### RAW RECORDS
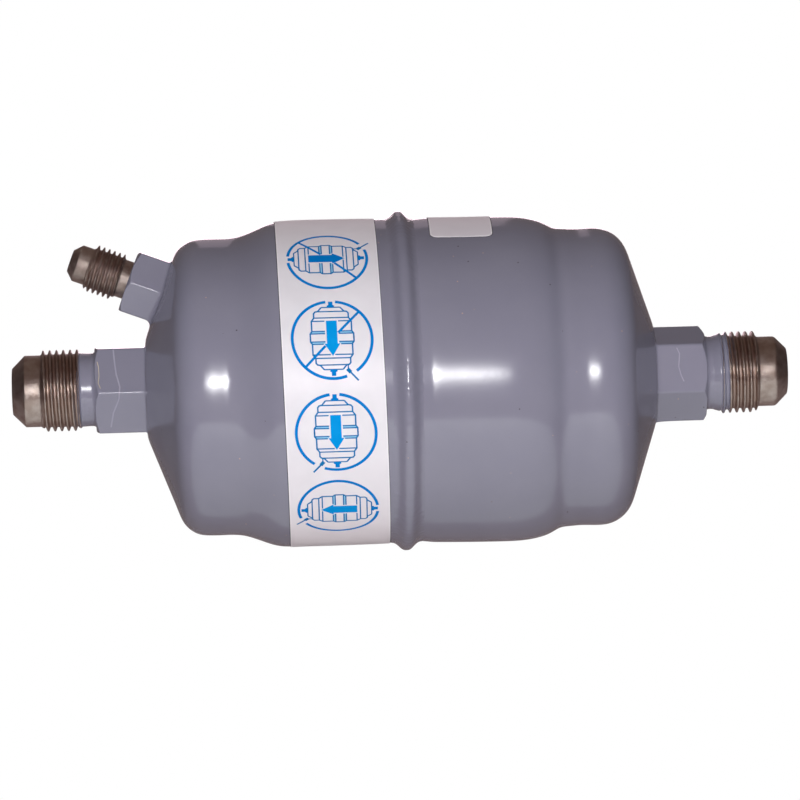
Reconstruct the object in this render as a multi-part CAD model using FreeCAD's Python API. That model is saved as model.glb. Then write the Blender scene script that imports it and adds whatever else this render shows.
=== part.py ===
import FreeCAD, Part

import math
import os

from FreeCAD import Placement, Rotation, Vector

# In-line oil separator for the discharge line of a small refrigeration plant, in millimetres.
# X is the vessel's axis: gas enters at +X and leaves at -X. The origin lies on that axis in
# the plane of the girth seam. The oil return port leans up and out of the outlet end, in the
# XZ plane, so +Z is the side of that port.

# Half shells, deep drawn from steel sheet: a wide middle, a step, a shoulder and a cone.
# The body's length is taken between the two corners where the cones meet the shoulders.
body_length = 102.6
body_radius = 38.0
wall = 2.0
seam_gap = 1.6
step_to_shoulder = 23.8
step_depth = 3.15
step_angle = 29.5
step_bend = 11.5
shoulder_bend = 7.0
cone_angle = 20.0
land_radius = 11.4
land_bend = 3.0

# Girth weld, and the strip behind it that carries the molten root.
bead_half_width = 2.9
bead_flank_height = 1.1
bead_crown_half_width = 1.5
bead_height = 1.8
backing_width = 20.0
backing_thickness = 1.2

# Gas connections: 45 degree flare ends with a 3/4-16 thread, for 1/2 inch tube.
main_hex_flats = 19.3
main_hex_length = 11.8
main_neck_radius = 8.5
main_neck_length = 3.3
main_thread_radius = 9.525
main_thread_length = 9.3
main_nose_radius = 8.3
main_nose_length = 3.85
main_tip_radius = 5.3
main_bore_radius = 4.75
main_spigot_radius = 7.0
main_spigot_inside = 3.0
inlet_hex_turn = 23.8
outlet_hex_turn = -4.9

# Oil return connection: a 45 degree flare end with a 7/16-20 thread, for 1/4 inch tube.
# It stands on the outlet cone, and its inset is taken inwards from the cone's outer corner.
return_inset = 12.25
return_hex_flats = 14.3
return_hex_length = 8.05
return_neck_radius = 4.55
return_neck_length = 2.05
return_thread_radius = 5.556
return_thread_length = 7.8
return_nose_radius = 4.4
return_nose_length = 2.75
return_tip_radius = 2.7
return_bore_radius = 2.3
return_spigot_radius = 4.2
return_spigot_inside = 2.5
return_hex_turn = -2.6

# Details that both sizes of connection share.
hex_chamfer_angle = 33.0
hex_chamfer_inset = 0.35
thread_chamfer = 0.6
fit_clearance = 0.05

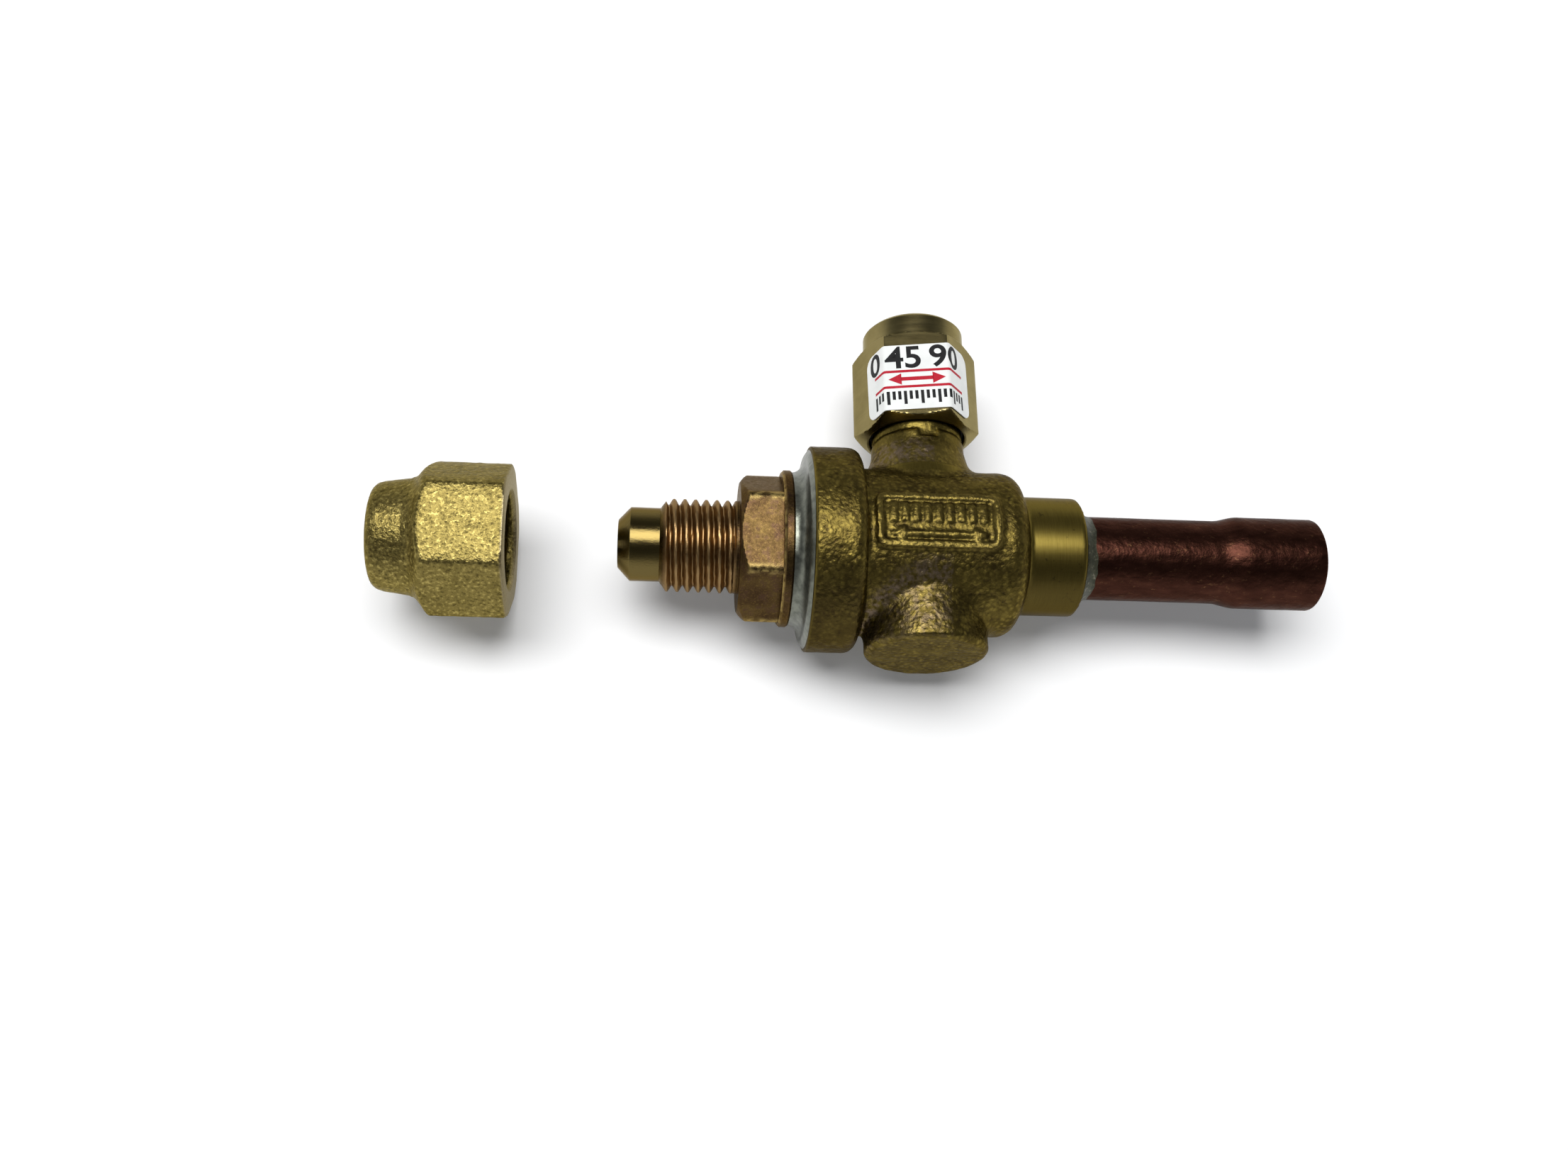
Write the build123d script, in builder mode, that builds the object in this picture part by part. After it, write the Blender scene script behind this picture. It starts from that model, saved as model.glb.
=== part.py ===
from build123d import *
import os
from math import radians, sqrt, tan

# Quarter-turn ball valve for a refrigerant line, with its loose flare nut.
# Millimetres. +X runs along the flow axis to the copper stub, whose mouth is X = 0.
# +Y runs along the stem to the cap, and +Z points up, out of the cast plate.

# ---- Clearances -------------------------------------------------------------
fit = 0.05            # turned or moulded fit, on the radius
thread_fit = 0.08     # between a male thread's crests and its plain female bore
ball_fit = 0.08       # between the ball and its seats
face_gap = 0.05       # between the flat faces of pieces that turn on each other
cut_past = 1.0        # how far a cutting shape runs past the face that it opens

# ---- Copper stub ------------------------------------------------------------
tube_wall = 0.85
socket_bore = 9.6     # takes a 3/8 inch tube for brazing
socket_len = 10.0
swage_len = 1.8
stub_bore = 8.5
stub_free = 29.9      # from the spigot's end to the mouth
stub_seat = 6.5       # inside the spigot
stub_edge = 0.25
braze_rise = 1.3
braze_len = 2.0
braze_hollow = 3.0    # radius of its hollow slope

# ---- Body casting -----------------------------------------------------------
spigot_d = 14.4
spigot_len = 7.15
spigot_edge = 0.3
barrel_d = 20.0
barrel_end = 11.4     # from the ball's centre to the barrel's right end
barrel_step = 0.3     # flat left between the barrel's round end and the spigot
ring_d = 24.8
ring_len = 6.15
ring_start = 8.0      # from the ball's centre to the ring's right side
ring_round = 1.5
rim_edge = 0.25
boss_d = 14.7
boss_reach = 13.2     # from the flow axis to the boss's end face
boss_edge = 0.5
neck_root = 6.0       # height at which the neck's cone starts, inside the barrel
neck_root_d = 14.8
neck_cone_end = 12.8
neck_fillet = 2.0
boss_fillet = 1.4

# ---- Cast plate on the barrel -----------------------------------------------
plate_len = 14.4
plate_width = 6.8
plate_shift = 0.25    # from the ball's centre towards the stub
plate_rise = 0.45
plate_rim = 0.7
plate_corner = 1.0
mark_rise = 0.3
mark_count = 9
mark_width = 0.65
mark_len = 2.4
mark_offset = 0.9     # from the plate's middle line to the marks' middle
arrow_len = 11.0
arrow_shaft = 0.5
arrow_head = 1.5
arrow_offset = -1.8

# ---- Stem passage in the neck -----------------------------------------------
land_d = 11.5         # turned band at the top of the casting, with a notch in it
land_end = 13.95
land_notch = 0.35     # depth of the notch
land_notch_len = 2.6
land_notch_h = 0.95
land_notch_turn = 86.0  # degrees from +X about the stem, from the stub towards the plate
groove_end = 14.5     # a shallow groove above the band
groove_d = 10.9
land_top = 15.6       # plain land inside the cap's mouth
land_top_d = 11.2
neck_thread_d = 10.4
neck_top = 20.2
shank_d = 5.0
stem_flange_d = 7.2
stem_flange_len = 1.25
stem_flange_rise = 0.2  # from the ball chamber's wall up to the flange
washer_len = 0.7
stop_lug_h = 0.9
stop_lug_inner = 7.4
stop_travel = 90.0
stop_tab = 60.0
stop_margin = 1.0     # degrees left at each end of the travel

# ---- Ball, seats and their rings --------------------------------------------
ball_d = 12.0
port_d = 6.4
seat_d = 13.2
seat_bore = 7.0
seat_near = 3.4       # from the ball's centre to the seat's inner face
seat_len = 3.0
seat_ring_r = 5.2     # middle of the ring's cord
seat_ring_cord = 0.9
groove_play = 0.1     # left round a ring's cord in its groove
slot_width = 2.6
slot_floor = 4.3
tang_len = 5.2

# ---- Stem -------------------------------------------------------------------
square = 3.6
stem_top = 24.8
stem_ring_cord = 0.76
stem_ring_levels = (11.6, 14.4)
stop_plate_len = 0.8
circlip_len = 0.5
circlip_d = 6.0
circlip_groove_d = 3.2
circlip_opening = 1.4
stem_mark = 0.5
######
--- SHORT EXERCISE ---
Please copy only these lines, exactly: the first line of the records through the line containing "# XZ plane, so +Z is the side of that port.", ends included.

--- EXERCISE RESPONSE ---
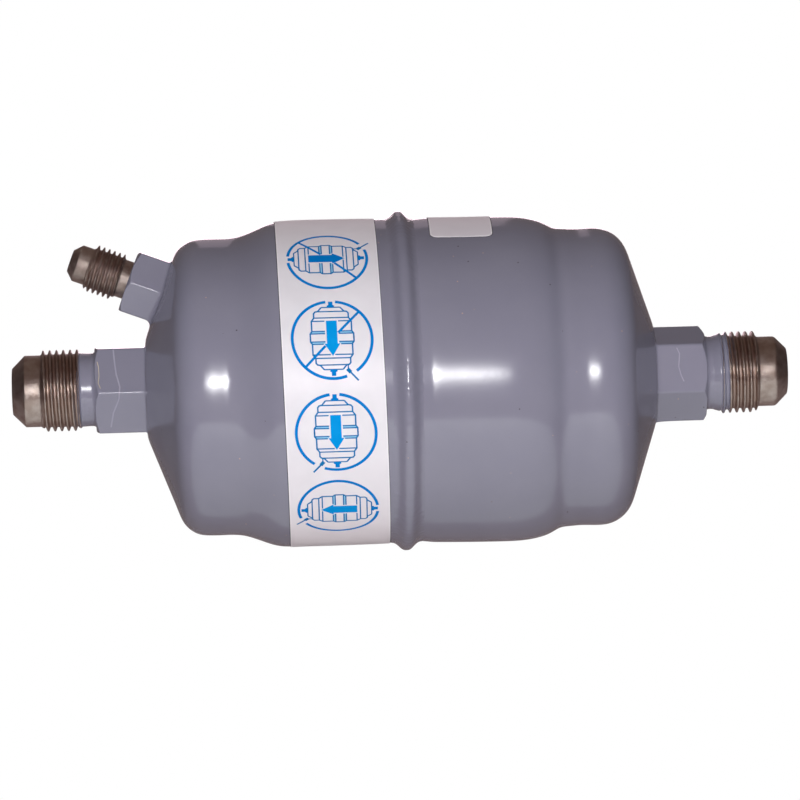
Reconstruct the object in this render as a multi-part CAD model using FreeCAD's Python API. That model is saved as model.glb. Then write the Blender scene script that imports it and adds whatever else this render shows.
=== part.py ===
import FreeCAD, Part

import math
import os

from FreeCAD import Placement, Rotation, Vector

# In-line oil separator for the discharge line of a small refrigeration plant, in millimetres.
# X is the vessel's axis: gas enters at +X and leaves at -X. The origin lies on that axis in
# the plane of the girth seam. The oil return port leans up and out of the outlet end, in the
# XZ plane, so +Z is the side of that port.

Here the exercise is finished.